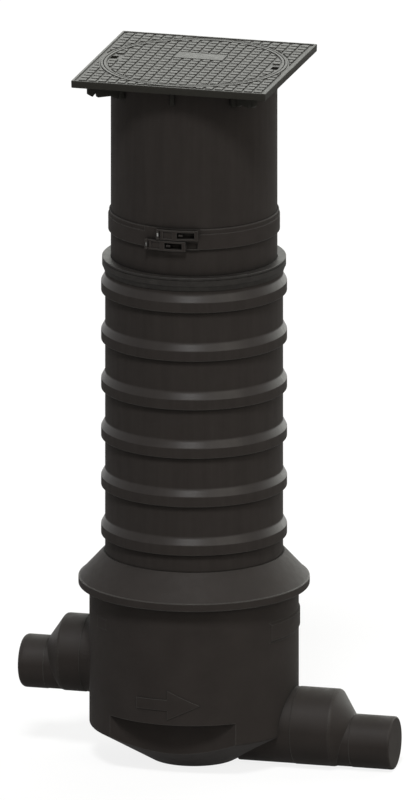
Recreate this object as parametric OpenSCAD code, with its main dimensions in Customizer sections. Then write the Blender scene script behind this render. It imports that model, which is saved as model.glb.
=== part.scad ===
// Drain inspection chamber with a corrugated riser and a telescopic cast-iron cover.
// +Z is up, +X is the direction of flow, and the origin is the centre of the foot's underside.

/* [Pipe connections] */
// Outside diameter of the larger pipe size
pipe_large = 160; // [150:1:180]
// Outside diameter of the smaller pipe size
pipe_small = 110; // [100:1:120]
// Wall of the spigots
spigot_wall = 5; // [4:0.5:8]
// Height of the inlet's larger step above the foot, to its axis
inlet_z = 202; // [180:1:215]
// Distance from the chamber's wall to the end of the inlet's larger step
inlet_large_out = 57; // [48:0.5:70]
// Distance from the chamber's wall to the closed end of the inlet
inlet_out = 147.3; // [135:0.1:176]
// Distance from the chamber's wall to the end of the outlet's larger step
outlet_large_out = 92.5; // [78:0.5:111]
// Distance from the chamber's wall to the closed end of the outlet
outlet_out = 211.8; // [190:0.1:254]
// Length of the slanted step between the two pipe sizes
step_run = 34; // [28:1:40]

/* [Base chamber] */
// Distance from the riser's outside to the chamber's wall
base_room = 32.2; // [27:0.1:38]
// Diameter of the flat foot
foot_d = 177; // [140:1:215]
// Wall of the chamber
base_wall = 6.5; // [5:0.5:9]
// Height of the brim's underside
brim_z = 366; // [350:1:440]
// Distance that the brim stands out of the chamber's wall
brim_out = 22.5; // [19:0.5:27]
// Height of the brim
brim_h = 17; // [12:0.5:22]
// Height of the ledges over the front and back flats
ledge_z = 119; // [95:1:130]
// Distance that the front and back flats are set in from the chamber's wall
flat_in = 46.5; // [38:0.5:52]
// Depth of the socket that takes the riser
socket_depth = 90; // [70:1:110]

/* [Riser] */
// Outside diameter of the riser between its ribs
riser_d = 364.6; // [304:0.2:438]
// Distance that the ribs stand out of the riser
rib_out = 8.2; // [6.8:0.1:9.8]
// Height of a rib's upright face
rib_h = 21.4; // [16:0.1:28]
// Height of the cone above the face
rib_cone = 15; // [10:0.5:20]
// Distance between ribs
rib_pitch = 102.9; // [80:0.1:125]
// Number of ribs
rib_count = 6; // [3:1:8]
// Wall of the riser
riser_wall = 5; // [4:0.5:7]
// Distance from the chamber's top edge to the middle of the first rib's face
riser_neck = 47.1; // [30:0.1:60]
// Distance from the middle of the last rib's face to the riser's top edge
riser_head = 52.2; // [46:0.1:65]

/* [Telescope] */
// Free room between the riser's bore and the telescopic pipe
tele_play = 6.6; // [5.6:0.1:8]
// Wall of the telescopic pipe
tele_wall = 7; // [5:0.5:9]
// Length of the telescopic pipe that stands above the riser
tele_out = 403; // [330:1:490]
// Length of the telescopic pipe inside the riser
tele_in = 205; // [160:1:250]
// Height of the seal above the riser's top edge
seal_cap = 10; // [8:0.5:13]
// Length of the seal's skirt below the riser's top edge
seal_skirt = 18; // [12:0.5:22]

/* [Clamp band] */
// Distance from the riser's top edge to the band's lower edge
band_gap = 67; // [50:1:90]
// Height of the band
band_h = 34; // [30:0.5:38]
// Height of the thin lip on top of the band
band_lip_h = 9.6; // [8:0.1:12]
// Thickness of the band
band_t = 5; // [4:0.5:7]
// Distance that the latch links stand off the band
link_lift = 3.5; // [2:0.5:5]
// Length of a latch link
link_len = 82; // [70:1:90]
// Height of a latch link
link_h = 21; // [16:0.5:24]

/* [Cover] */
// Distance that the square frame's sides stand out of the telescopic pipe
frame_out = 35.3; // [30:0.1:42]
// Thickness of the frame, with its raised studs
frame_t = 15; // [13:0.5:18]
// Narrowest part of the frame beside the lid
lid_inset = 21; // [18:0.5:25]
// Height of the studs
stud_h = 3; // [1.5:0.5:4]
// Distance between studs
stud_pitch = 20.6; // [17:0.1:25]
// Width of the groove between studs
stud_gap = 4.4; // [3:0.1:6]
// Width of the smooth rims on the lid and the frame
rim_w = 6; // [4:0.5:8]
// Width of the seat that the lid rests on
seat_w = 32; // [27:0.5:38]
// Depth of the frame's collar inside the telescopic pipe
collar_h = 45; // [30:1:60]

/* [Hidden] */
$fn = 96;
big = 2000;        // longer than the whole chamber
seat_gap = 0.3;    // between a piece and what it rests on or slides along
eps = 0.01;

moulding = [0.17, 0.16, 0.155];
seal_grey = [0.42, 0.42, 0.40];
steel = [0.62, 0.62, 0.60];
iron = [0.36, 0.36, 0.34];

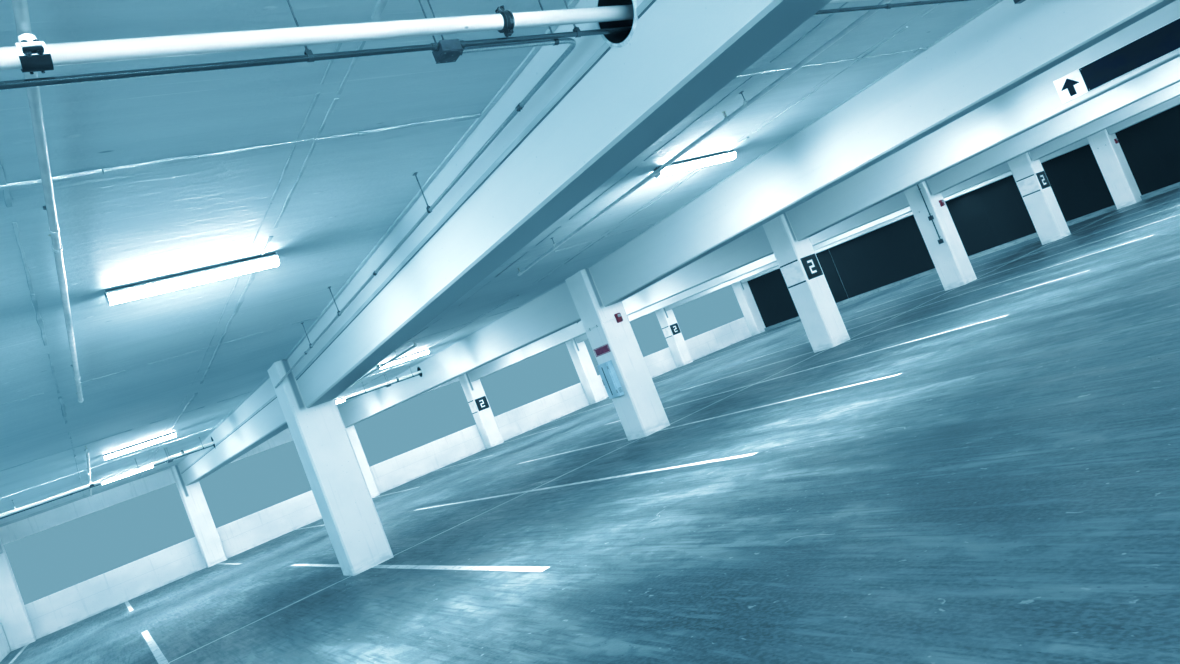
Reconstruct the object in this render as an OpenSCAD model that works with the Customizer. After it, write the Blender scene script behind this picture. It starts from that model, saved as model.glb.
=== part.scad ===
// One storey of a multi storey car park: a painted floor deck, three rows of columns,
// beams under a folded upper deck, facade panels all round,
// sprinkler pipework, conduits, batten lamps and column fittings. Millimetres, +Z up.
// X runs along the column rows, Y across the aisles, origin under the middle column.

/* [Layout] */
// Distance between column lines along a row
bay_length = 5486; // [5000:2:5900]
// Distance between column rows across an aisle
span_length = 18288; // [17400:2:18400]
// Height from the floor to the beam soffit at the middle row
clear_height = 2420; // [2300:10:2600]
// Rise of the upper deck away from the middle row, parts per thousand
deck_fall = 20; // [12:1:24]

/* [Concrete] */
// Thickness of the floor deck
floor_thickness = 200; // [160:5:260]
// Thickness of the upper deck
slab_thickness = 180; // [150:5:220]
// Side of the square columns
column_width = 610; // [540:5:640]
// Bevel on the upright column edges
column_bevel = 25; // [10:1:40]
// Width of the beams
beam_width = 410; // [340:5:420]
// Depth of the beams below the upper deck
beam_depth = 770; // [700:5:820]
// Sideways shift of a beam from its column line
beam_shift = 90; // [60:1:94]
// Bevel on the beam soffit edges
beam_bevel = 20; // [10:1:30]
// Height of the board mark groove above the soffit
groove_height = 430; // [380:5:450]
// Height of the board mark groove
groove_width = 20; // [10:1:26]
// Depth of the board mark groove
groove_depth = 8; // [4:1:12]
// Bore of the pipe sleeves through the beams
sleeve_diameter = 300; // [270:5:320]

/* [Facade] */
// Thickness of the facade panels
panel_thickness = 150; // [120:5:200]
// Height of the floor level panels
base_panel_height = 1100; // [950:10:1250]
// Height of the parapet above the highest part of the upper deck
parapet_height = 1070; // [900:10:1200]
// Reach of the upper panels below the lowest part of the upper deck
upper_panel_drop = 150; // [100:5:200]
// Open joint between facade panels
panel_joint = 20; // [10:1:30]
// Height and width of the kerb along the end wall
kerb_size = 150; // [100:5:180]

/* [Sprinklers] */
// Distance of the mains from the middle row
main_offset = 9000; // [8800:10:9200]
// Outside diameter of the mains
main_diameter = 73; // [64:1:80]
// Drop of the mains below the upper deck
main_drop = 227; // [215:1:235]
// Outside diameter of the branch pipes
branch_diameter = 42; // [36:1:46]
// Drop of the branch pipes below the upper deck
branch_drop = 130; // [125:1:134]
// Distance of the branch ends from the column rows
branch_end = 2250; // [2100:10:2400]
// Length of a pipe coupling
coupling_length = 52; // [44:1:60]

/* [Electrical] */
// Outside diameter of the conduits
conduit_diameter = 27; // [22:1:32]
// Drop of the long conduits below the mains
conduit_drop = 68; // [62:1:74]
// Length of a lamp
lamp_length = 1250; // [1150:10:1350]
// Width of the lamp lens
lamp_width = 120; // [100:2:140]
// Distance of the lamps from the column rows
lamp_offset = 5400; // [5200:10:5600]

/* [Fittings] */
// Height of the direction sign
sign_height = 390; // [340:5:420]
// Length of the dark sign panel
sign_length = 2050; // [1800:10:2100]
// Side of the square column plates
plate_size = 500; // [420:5:520]
// Height of the column cabinet
cabinet_height = 660; // [560:10:720]

/* [Hidden] */
seat = 0.3;
bays = 6;
rows = 3;
round_bend = 16;
round_pipe = 13;
round_rod = 6;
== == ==
◆ TASK OBJECTIVE: With the first line being the one containing "Reconstruct the object" and the last line the one containing "deck_fall = 20; // [12:1:24]", transcribe exactly the lines above that fall in that range.

◆ COMPLETED TASK:
Reconstruct the object in this render as an OpenSCAD model that works with the Customizer. After it, write the Blender scene script behind this picture. It starts from that model, saved as model.glb.
=== part.scad ===
// One storey of a multi storey car park: a painted floor deck, three rows of columns,
// beams under a folded upper deck, facade panels all round,
// sprinkler pipework, conduits, batten lamps and column fittings. Millimetres, +Z up.
// X runs along the column rows, Y across the aisles, origin under the middle column.

/* [Layout] */
// Distance between column lines along a row
bay_length = 5486; // [5000:2:5900]
// Distance between column rows across an aisle
span_length = 18288; // [17400:2:18400]
// Height from the floor to the beam soffit at the middle row
clear_height = 2420; // [2300:10:2600]
// Rise of the upper deck away from the middle row, parts per thousand
deck_fall = 20; // [12:1:24]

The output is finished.